Tom Schmitz 01-05-2019 09:16 AM

The KLR ignition (well, the CDI at least, the Gen 2 igniter is a different animal) has neither mechanical nor vacuum advance. The initial timing is fixed at a nominal 10*BTDC by virtue of the placement of the reluctor bar on the rotor.

The timing advance occurs in the CDI unit through some sort of electrickery which I don't yet understand. It may have something to do with proximity, velocity, triggering speeds, thyristors, resistors, or all of the foregoing. But it is definitely electrickery.

chrider 01-05-2019 02:13 PM

Quote:

Originally Posted by Tom Schmitz (Post 677061)
The KLR ignition (well, the CDI at least, the Gen 2 igniter is a different animal) has neither mechanical nor vacuum advance. The initial timing is fixed at a nominal 10*BTDC by virtue of the placement of the reluctor bar on the rotor.

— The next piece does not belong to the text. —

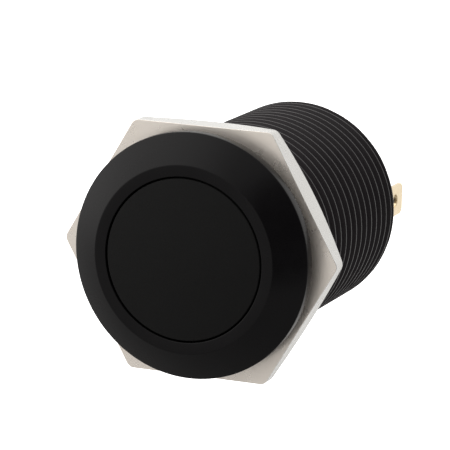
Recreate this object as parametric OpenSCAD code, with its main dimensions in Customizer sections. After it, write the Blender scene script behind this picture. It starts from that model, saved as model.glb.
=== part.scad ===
// Panel-mounted momentary push button with a threaded barrel, a hex nut and two solder lugs.
// Each piece is built along +Z, out of the button's face, and then laid so that the face looks
// towards -Y. The origin is on the axis, in the plane where the panel's front face sits.

/* [Bezel and barrel] */
// Diameter of the flange
flange_d = 25; // [24.6:0.1:26]
// Height of the flange's straight side wall
flange_wall = 1.2; // [0.9:0.1:1.8]
// Height of the flange's conical bevel
bevel_h = 1.9; // [1.4:0.1:2.2]
// Diameter at the inner edge of the bevel
bevel_inner_d = 19.04; // [18.2:0.02:20]
// Major diameter of the barrel's thread
thread_d = 22; // [21.8:0.1:22]
// Pitch of the barrel's thread
pitch = 1.5; // [1:0.25:1.5]
// Distance from the button's face to the rear end of the barrel
depth_behind_face = 31.4; // [30:0.1:33]

/* [Nut and seals] */
// Nut size across the flats
nut_af = 25.6; // [25:0.1:27]
// Nut thickness
nut_t = 2.8; // [2.2:0.1:4]
// Thickness of the panel gasket
gasket_t = 0.55; // [0.4:0.05:0.9]
// Thickness of the lock washer
washer_t = 0.42; // [0.3:0.01:0.42]

/* [Button] */
// Diameter of the button cap
cap_d = 16.36; // [15.9:0.02:16.5]
// Gap between the cap and the bezel, on the radius
cap_gap = 0.18; // [0.12:0.01:0.25]
// How far the cap goes in
travel = 2.2; // [1.8:0.1:2.4]
// How far the contact bridge gives way after the contacts have met
over_travel = 0.8; // [0.5:0.1:1]

/* [Contacts] */
// Distance from the axis to the middle of each lug
lug_x = 8; // [7.6:0.1:8.1]
// Height of the lugs' middle line above the axis
lug_z = -0.5; // [-0.6:0.1:0.6]
// Width of a lug
lug_w = 3.4; // [2.8:0.1:3.6]
// Thickness of a lug
lug_t = 0.5; // [0.4:0.05:0.6]
// How far a lug stands out behind the barrel
lug_len = 10.3; // [8:0.1:12]
// Diameter of the wire hole in a lug
lug_hole_d = 1.4; // [1:0.1:1.6]

/* [Hidden] */
$fn = 96;

eps = 0.01;
fit = 0.06;                                  // radial clearance of a running fit
seat_gap = 0.05;                             // gap between stacked pieces of one body
body_gap = 0.1;                              // gap between pieces that move apart

face_z = gasket_t + flange_wall + bevel_h;
rear_z = face_z - depth_behind_face;
flange_r = flange_d / 2;
bevel_r = bevel_inner_d / 2;
cap_r = cap_d / 2;
cap_bore_r = cap_r + cap_gap;
core_r = 9.2;                                // inner bore of the barrel
insert_r = 9.12;                             // pieces stacked in that bore
shoulder_depth = 2.65;
shoulder_z = face_z - shoulder_depth;        // inner shoulder that holds the cap in

thread_r = thread_d / 2;
crest_flat = pitch / 8;
root_flat = pitch / 4;
thread_depth = (pitch - crest_flat - root_flat) / 2 / tan(30);
lead_in = 0.4;
thread_top_z = -0.85;
rear_land = 0.75;                            // plain land behind the last groove, at least
groove_count = floor((thread_top_z - rear_z - lead_in - rear_land) / pitch);

nut_front_z = -washer_t - 2 * seat_gap;
nut_rear_z = nut_front_z - nut_t;
nut_corner_r = nut_af / 2 / cos(30);
nut_corner_cut = 0.12;                       // rounds the upright edges off
nut_cone_h = 1.15;                           // height of the rear chamfer at the corners
nut_cone_cut = 0.15;
nut_bore_r = thread_r + fit;
nut_bore_chamfer = 0.3;
gasket_r = 12.1;
washer_r = 12;
tooth_depth = 0.25;
tooth_gap = 0.5;

cap_plate = 1.3;
cap_under_z = face_z - cap_plate;
skirt_inner_r = 6.7;
lip_r = core_r - 0.2;
lip_top_z = shoulder_z - body_gap;
lip_bottom_z = lip_top_z - 1.2;
seal_depth = 1.95;
seal_z = face_z - seal_depth;
seal_minor_r = 0.42;
seal_mid_r = cap_bore_r - 0.02 - seal_minor_r;
boss_r = 2;
boss_len = 2.4;

head_top_z = cap_under_z - seat_gap;
head_t = 1.2;
head_r = skirt_inner_r - 0.1;
head_bottom_z = head_top_z - head_t;
stem_r = 3.2;
rod_r = 1.6;
stem_bottom_z = -7.4;
rod_end_z = -17;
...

The timing advance occurs in the CDI unit through some sort of electrickery which I don't yet understand. It may have something to do with proximity, velocity, triggering speeds, thyristors, resistors, or all of the foregoing. But it is definitely electrickery.

Tom,

My guess would be that the chart is meant for checking the performance of the CDI and that the two curves represent the acceptable limits, with the measured performance expected to be somewhere between the two curves. A +/- 2 degree tolerance from nominal seen here for the y-axis is what I am used to from aircraft engines, and some additional variation in the rpm axis would be expected since this CDI is likely an analog circuit using RC networks for timing elements.